> Data supplied:
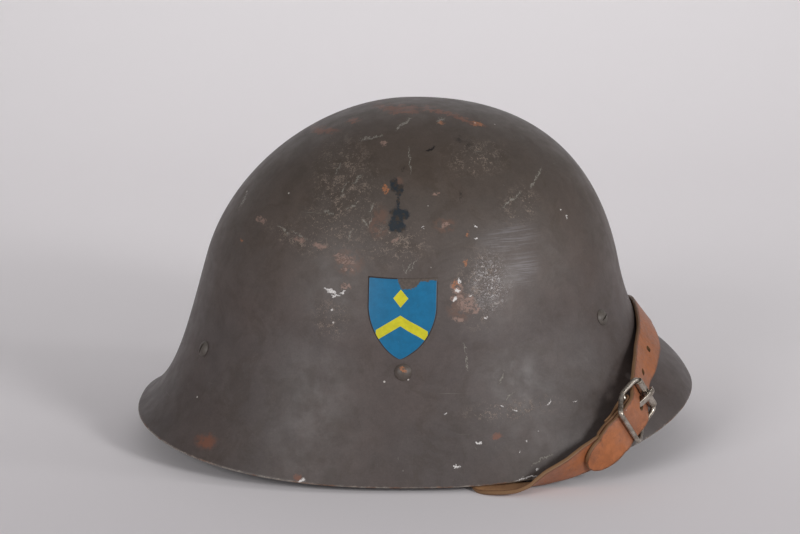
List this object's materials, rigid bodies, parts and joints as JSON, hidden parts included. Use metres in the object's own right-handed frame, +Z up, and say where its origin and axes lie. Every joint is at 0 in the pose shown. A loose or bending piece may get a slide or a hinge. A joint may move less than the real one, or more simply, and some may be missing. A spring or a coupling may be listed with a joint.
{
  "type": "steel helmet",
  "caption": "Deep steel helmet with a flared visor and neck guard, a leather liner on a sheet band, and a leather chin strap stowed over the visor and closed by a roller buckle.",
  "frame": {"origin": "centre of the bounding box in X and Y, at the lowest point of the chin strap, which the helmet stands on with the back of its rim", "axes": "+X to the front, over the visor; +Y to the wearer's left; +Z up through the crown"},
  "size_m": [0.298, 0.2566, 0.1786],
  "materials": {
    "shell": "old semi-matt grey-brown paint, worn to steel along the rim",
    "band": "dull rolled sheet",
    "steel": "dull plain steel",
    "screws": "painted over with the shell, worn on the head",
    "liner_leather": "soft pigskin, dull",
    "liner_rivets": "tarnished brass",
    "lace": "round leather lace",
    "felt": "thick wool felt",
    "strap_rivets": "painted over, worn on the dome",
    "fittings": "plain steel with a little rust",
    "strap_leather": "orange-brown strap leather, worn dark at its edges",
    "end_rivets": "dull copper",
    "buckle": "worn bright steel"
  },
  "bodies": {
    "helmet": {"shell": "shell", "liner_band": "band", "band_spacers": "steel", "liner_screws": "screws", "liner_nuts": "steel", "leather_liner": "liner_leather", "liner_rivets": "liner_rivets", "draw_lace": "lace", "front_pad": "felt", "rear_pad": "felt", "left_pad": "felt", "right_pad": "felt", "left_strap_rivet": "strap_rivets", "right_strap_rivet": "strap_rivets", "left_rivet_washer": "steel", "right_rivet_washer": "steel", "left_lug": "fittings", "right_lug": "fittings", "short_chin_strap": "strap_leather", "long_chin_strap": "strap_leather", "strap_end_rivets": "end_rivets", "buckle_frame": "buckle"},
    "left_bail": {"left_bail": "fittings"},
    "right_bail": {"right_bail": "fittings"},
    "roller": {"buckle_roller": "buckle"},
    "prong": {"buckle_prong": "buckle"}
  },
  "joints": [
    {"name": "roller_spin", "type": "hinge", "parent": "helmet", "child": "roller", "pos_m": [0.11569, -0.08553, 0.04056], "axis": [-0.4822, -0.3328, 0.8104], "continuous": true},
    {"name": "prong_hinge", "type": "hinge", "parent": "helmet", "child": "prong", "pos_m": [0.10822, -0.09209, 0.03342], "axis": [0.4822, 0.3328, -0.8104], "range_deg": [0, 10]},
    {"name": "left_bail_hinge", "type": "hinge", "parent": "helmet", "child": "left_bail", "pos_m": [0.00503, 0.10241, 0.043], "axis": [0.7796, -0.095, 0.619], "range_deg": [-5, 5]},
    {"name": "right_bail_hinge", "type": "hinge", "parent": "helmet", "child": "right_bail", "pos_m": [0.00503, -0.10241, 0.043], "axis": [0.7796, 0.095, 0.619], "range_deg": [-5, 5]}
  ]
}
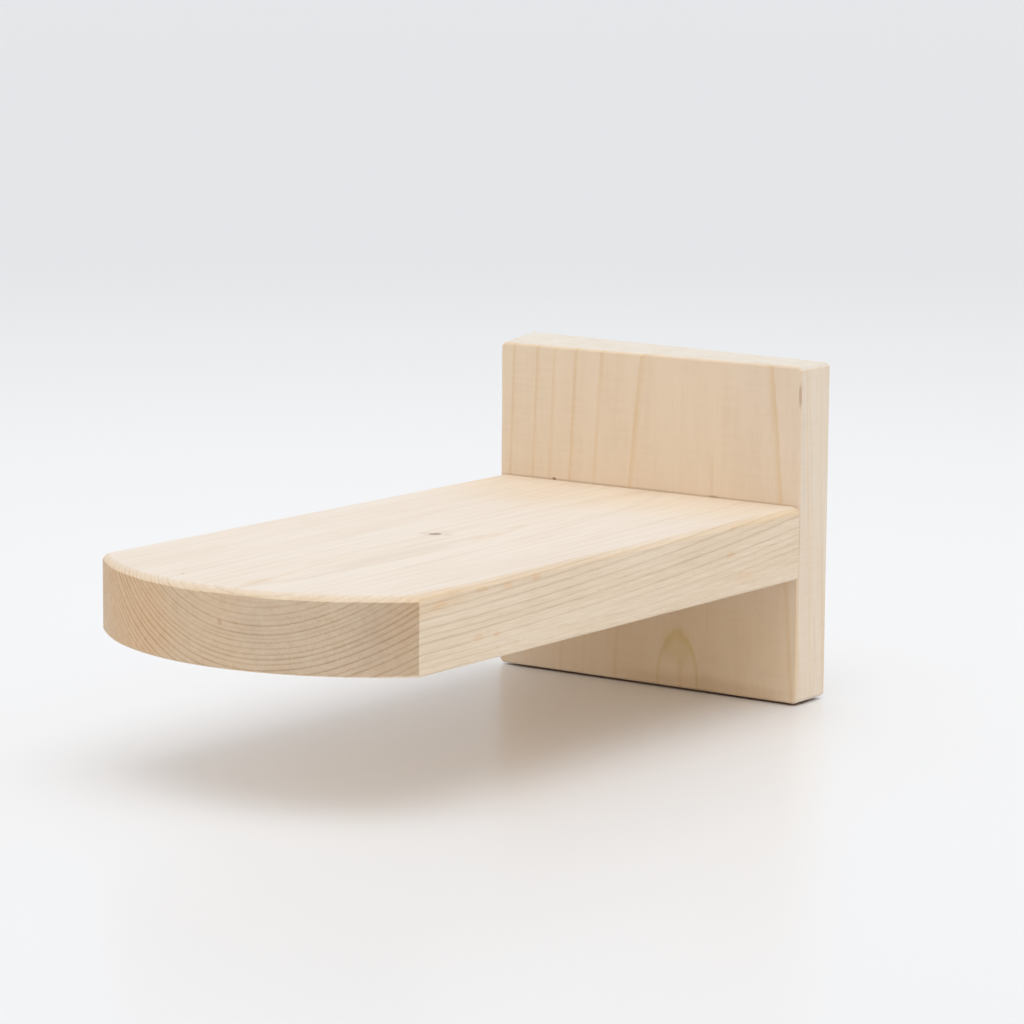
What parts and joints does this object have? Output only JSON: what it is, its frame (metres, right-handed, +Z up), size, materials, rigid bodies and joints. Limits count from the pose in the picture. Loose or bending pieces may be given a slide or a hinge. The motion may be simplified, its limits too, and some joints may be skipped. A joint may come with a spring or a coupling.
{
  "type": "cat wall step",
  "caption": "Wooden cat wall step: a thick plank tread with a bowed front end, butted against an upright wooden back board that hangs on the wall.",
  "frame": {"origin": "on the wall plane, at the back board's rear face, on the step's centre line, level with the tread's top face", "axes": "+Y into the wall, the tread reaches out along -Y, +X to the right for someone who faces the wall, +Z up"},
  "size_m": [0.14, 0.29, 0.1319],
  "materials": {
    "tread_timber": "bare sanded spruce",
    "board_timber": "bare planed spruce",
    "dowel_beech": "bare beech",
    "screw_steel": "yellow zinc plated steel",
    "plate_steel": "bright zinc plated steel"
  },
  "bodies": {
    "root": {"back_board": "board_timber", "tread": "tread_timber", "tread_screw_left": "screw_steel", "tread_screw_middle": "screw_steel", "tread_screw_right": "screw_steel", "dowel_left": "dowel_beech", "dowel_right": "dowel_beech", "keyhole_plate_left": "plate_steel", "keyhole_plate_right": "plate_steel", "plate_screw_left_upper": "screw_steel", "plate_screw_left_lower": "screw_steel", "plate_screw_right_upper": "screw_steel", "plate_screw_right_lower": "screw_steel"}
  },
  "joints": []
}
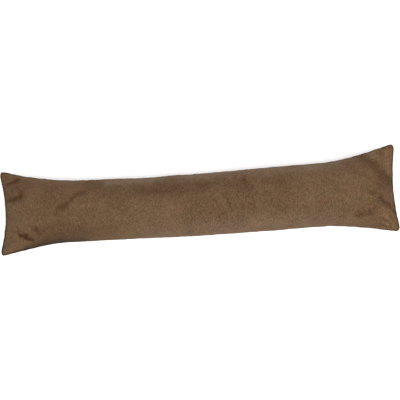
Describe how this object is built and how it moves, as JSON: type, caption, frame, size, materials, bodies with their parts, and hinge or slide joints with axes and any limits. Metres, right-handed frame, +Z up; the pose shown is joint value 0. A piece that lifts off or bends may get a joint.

> Stated goal: Send back exactly the lines from the line with "What parts and" through the end of the records.

> Task output:
What parts and joints does this object have? Output only JSON: what it is, its frame (metres, right-handed, +Z up), size, materials, rigid bodies and joints. Limits count from the pose in the picture. Loose or bending pieces may be given a slide or a hinge. The motion may be simplified, its limits too, and some joints may be skipped. A joint may come with a spring or a coupling.
{
  "type": "cat wall step",
  "caption": "Wooden cat wall step: a thick plank tread with a bowed front end, butted against an upright wooden back board that hangs on the wall.",
  "frame": {"origin": "on the wall plane, at the back board's rear face, on the step's centre line, level with the tread's top face", "axes": "+Y into the wall, the tread reaches out along -Y, +X to the right for someone who faces the wall, +Z up"},
  "size_m": [0.14, 0.29, 0.1319],
  "materials": {
    "tread_timber": "bare sanded spruce",
    "board_timber": "bare planed spruce",
    "dowel_beech": "bare beech",
    "screw_steel": "yellow zinc plated steel",
    "plate_steel": "bright zinc plated steel"
  },
  "bodies": {
    "root": {"back_board": "board_timber", "tread": "tread_timber", "tread_screw_left": "screw_steel", "tread_screw_middle": "screw_steel", "tread_screw_right": "screw_steel", "dowel_left": "dowel_beech", "dowel_right": "dowel_beech", "keyhole_plate_left": "plate_steel", "keyhole_plate_right": "plate_steel", "plate_screw_left_upper": "screw_steel", "plate_screw_left_lower": "screw_steel", "plate_screw_right_upper": "screw_steel", "plate_screw_right_lower": "screw_steel"}
  },
  "joints": []
}
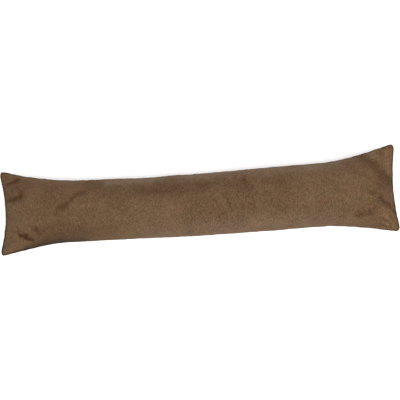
Describe how this object is built and how it moves, as JSON: type, caption, frame, size, materials, bodies with their parts, and hinge or slide joints with axes and any limits. Metres, right-handed frame, +Z up; the pose shown is joint value 0. A piece that lifts off or bends may get a joint.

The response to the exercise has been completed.